Entries shown
----

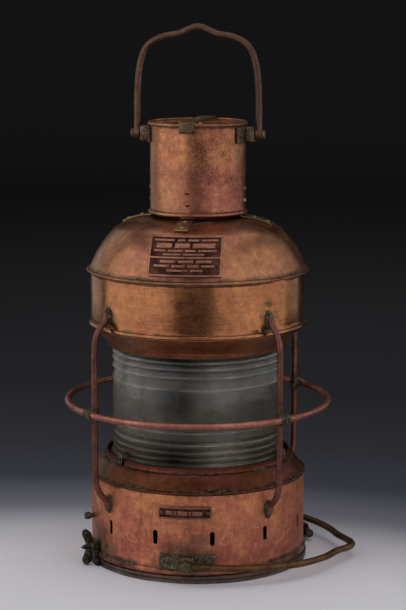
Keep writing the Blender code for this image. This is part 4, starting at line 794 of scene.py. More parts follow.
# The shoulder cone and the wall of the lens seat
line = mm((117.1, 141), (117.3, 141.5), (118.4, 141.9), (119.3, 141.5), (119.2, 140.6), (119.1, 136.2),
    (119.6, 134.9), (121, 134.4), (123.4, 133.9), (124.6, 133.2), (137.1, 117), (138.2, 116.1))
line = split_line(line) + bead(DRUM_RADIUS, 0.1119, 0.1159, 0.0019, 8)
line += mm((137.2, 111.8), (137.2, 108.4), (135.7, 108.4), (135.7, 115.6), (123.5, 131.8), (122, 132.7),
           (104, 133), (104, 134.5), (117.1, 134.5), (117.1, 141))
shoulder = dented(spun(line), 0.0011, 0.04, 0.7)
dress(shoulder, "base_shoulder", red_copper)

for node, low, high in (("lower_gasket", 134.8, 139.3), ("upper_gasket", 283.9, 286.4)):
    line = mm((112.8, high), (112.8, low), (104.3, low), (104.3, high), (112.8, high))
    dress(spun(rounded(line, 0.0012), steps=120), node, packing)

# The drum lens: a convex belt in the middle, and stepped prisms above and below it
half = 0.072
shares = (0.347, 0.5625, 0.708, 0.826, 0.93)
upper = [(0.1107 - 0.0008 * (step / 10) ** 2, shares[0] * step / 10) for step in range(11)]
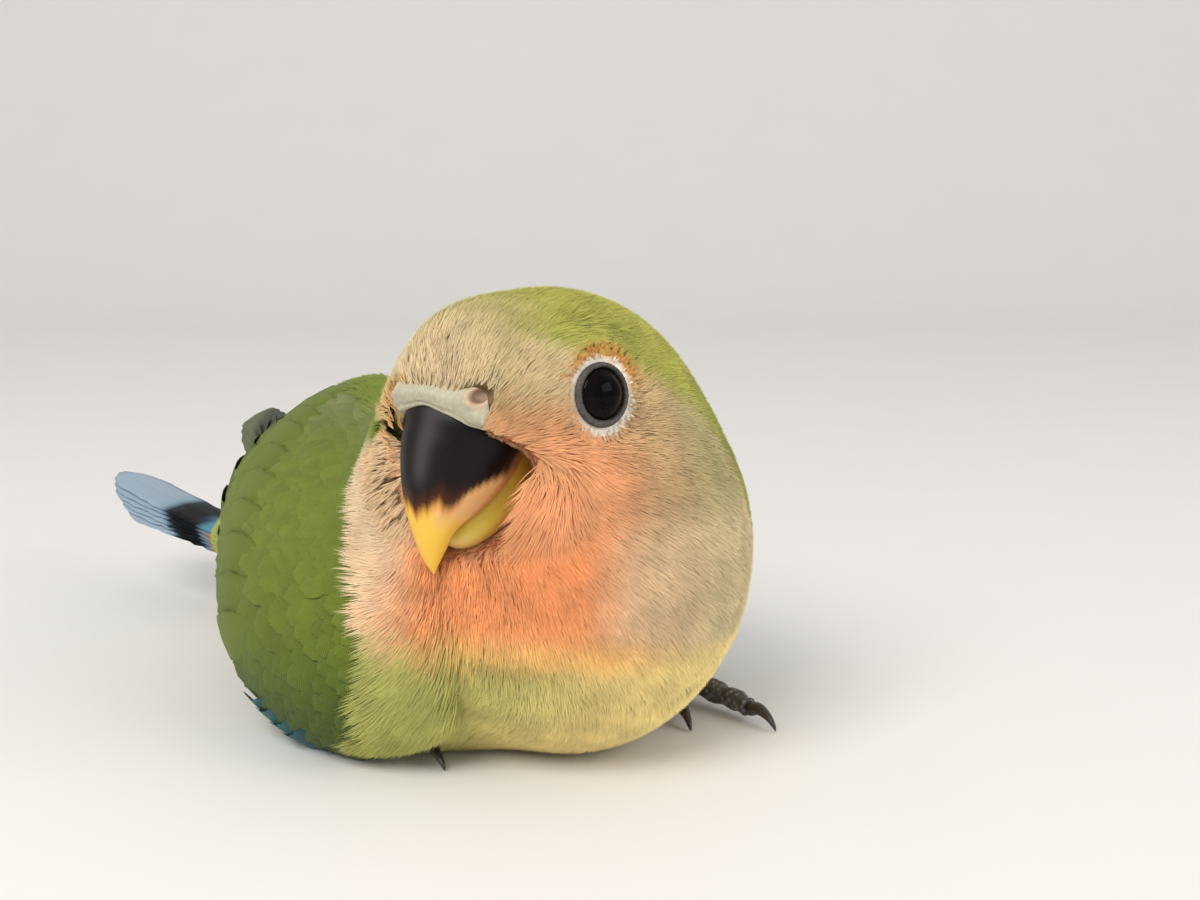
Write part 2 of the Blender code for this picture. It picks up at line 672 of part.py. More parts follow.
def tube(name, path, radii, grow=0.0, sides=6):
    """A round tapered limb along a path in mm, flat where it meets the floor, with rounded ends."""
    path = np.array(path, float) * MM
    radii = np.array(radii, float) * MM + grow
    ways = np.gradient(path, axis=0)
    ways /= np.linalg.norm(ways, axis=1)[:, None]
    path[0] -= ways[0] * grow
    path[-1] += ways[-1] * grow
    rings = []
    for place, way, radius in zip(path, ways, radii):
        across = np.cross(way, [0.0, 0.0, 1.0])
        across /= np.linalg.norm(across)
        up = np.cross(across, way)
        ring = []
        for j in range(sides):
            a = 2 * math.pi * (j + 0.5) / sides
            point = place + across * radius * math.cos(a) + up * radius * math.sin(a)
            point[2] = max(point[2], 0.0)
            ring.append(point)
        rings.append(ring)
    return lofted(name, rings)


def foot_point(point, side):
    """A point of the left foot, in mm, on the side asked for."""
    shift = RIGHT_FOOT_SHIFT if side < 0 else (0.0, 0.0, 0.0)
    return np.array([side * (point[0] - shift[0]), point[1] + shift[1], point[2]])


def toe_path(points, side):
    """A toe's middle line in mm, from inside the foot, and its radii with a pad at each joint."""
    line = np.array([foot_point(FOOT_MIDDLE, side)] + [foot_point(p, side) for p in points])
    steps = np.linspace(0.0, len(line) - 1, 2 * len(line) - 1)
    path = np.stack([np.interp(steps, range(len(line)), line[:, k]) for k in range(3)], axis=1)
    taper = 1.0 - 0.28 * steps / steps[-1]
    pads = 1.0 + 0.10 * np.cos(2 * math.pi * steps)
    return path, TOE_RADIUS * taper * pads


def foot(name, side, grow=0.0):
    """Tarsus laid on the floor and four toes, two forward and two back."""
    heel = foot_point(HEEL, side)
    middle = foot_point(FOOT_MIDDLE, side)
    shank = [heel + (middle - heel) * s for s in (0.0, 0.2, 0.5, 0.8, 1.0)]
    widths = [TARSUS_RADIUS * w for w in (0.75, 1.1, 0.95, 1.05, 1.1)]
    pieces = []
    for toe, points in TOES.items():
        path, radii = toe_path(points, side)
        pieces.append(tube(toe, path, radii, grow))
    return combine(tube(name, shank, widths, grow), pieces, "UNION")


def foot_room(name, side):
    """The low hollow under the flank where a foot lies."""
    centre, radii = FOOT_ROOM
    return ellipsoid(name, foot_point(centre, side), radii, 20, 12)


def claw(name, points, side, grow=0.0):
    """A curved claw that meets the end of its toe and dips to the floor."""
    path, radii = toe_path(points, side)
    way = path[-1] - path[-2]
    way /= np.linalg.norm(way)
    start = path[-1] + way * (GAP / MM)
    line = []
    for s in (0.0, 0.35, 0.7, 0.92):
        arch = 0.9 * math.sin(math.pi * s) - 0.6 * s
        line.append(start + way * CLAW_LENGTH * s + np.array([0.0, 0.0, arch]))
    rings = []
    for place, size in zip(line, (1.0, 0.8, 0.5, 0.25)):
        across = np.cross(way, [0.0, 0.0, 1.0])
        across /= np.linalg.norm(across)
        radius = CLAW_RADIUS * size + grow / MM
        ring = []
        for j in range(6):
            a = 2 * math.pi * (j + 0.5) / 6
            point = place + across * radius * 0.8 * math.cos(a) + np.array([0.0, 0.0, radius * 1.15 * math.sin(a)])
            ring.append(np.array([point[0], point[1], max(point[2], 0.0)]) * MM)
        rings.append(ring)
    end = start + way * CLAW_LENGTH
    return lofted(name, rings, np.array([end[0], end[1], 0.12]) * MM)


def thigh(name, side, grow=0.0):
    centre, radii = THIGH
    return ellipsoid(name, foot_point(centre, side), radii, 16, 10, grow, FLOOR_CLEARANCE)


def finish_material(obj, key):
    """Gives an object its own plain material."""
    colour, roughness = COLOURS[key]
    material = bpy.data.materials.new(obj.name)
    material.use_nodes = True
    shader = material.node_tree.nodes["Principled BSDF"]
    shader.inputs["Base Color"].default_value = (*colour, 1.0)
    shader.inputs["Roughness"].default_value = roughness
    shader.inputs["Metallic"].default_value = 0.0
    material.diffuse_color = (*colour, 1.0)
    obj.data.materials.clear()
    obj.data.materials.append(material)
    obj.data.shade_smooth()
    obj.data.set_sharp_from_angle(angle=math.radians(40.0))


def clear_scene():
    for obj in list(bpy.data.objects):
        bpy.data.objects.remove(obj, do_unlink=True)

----

The request
Look back at the data above. Transcribe exactly the lines starting at the line that contains "Write part 2" and ending at the line that contains "return lofted(name, rings)".

Response to this task
Write part 2 of the Blender code for this picture. It picks up at line 672 of part.py. More parts follow.
def tube(name, path, radii, grow=0.0, sides=6):
    """A round tapered limb along a path in mm, flat where it meets the floor, with rounded ends."""
    path = np.array(path, float) * MM
    radii = np.array(radii, float) * MM + grow
    ways = np.gradient(path, axis=0)
    ways /= np.linalg.norm(ways, axis=1)[:, None]
    path[0] -= ways[0] * grow
    path[-1] += ways[-1] * grow
    rings = []
    for place, way, radius in zip(path, ways, radii):
        across = np.cross(way, [0.0, 0.0, 1.0])
        across /= np.linalg.norm(across)
        up = np.cross(across, way)
        ring = []
        for j in range(sides):
            a = 2 * math.pi * (j + 0.5) / sides
            point = place + across * radius * math.cos(a) + up * radius * math.sin(a)
            point[2] = max(point[2], 0.0)
            ring.append(point)
        rings.append(ring)
    return lofted(name, rings)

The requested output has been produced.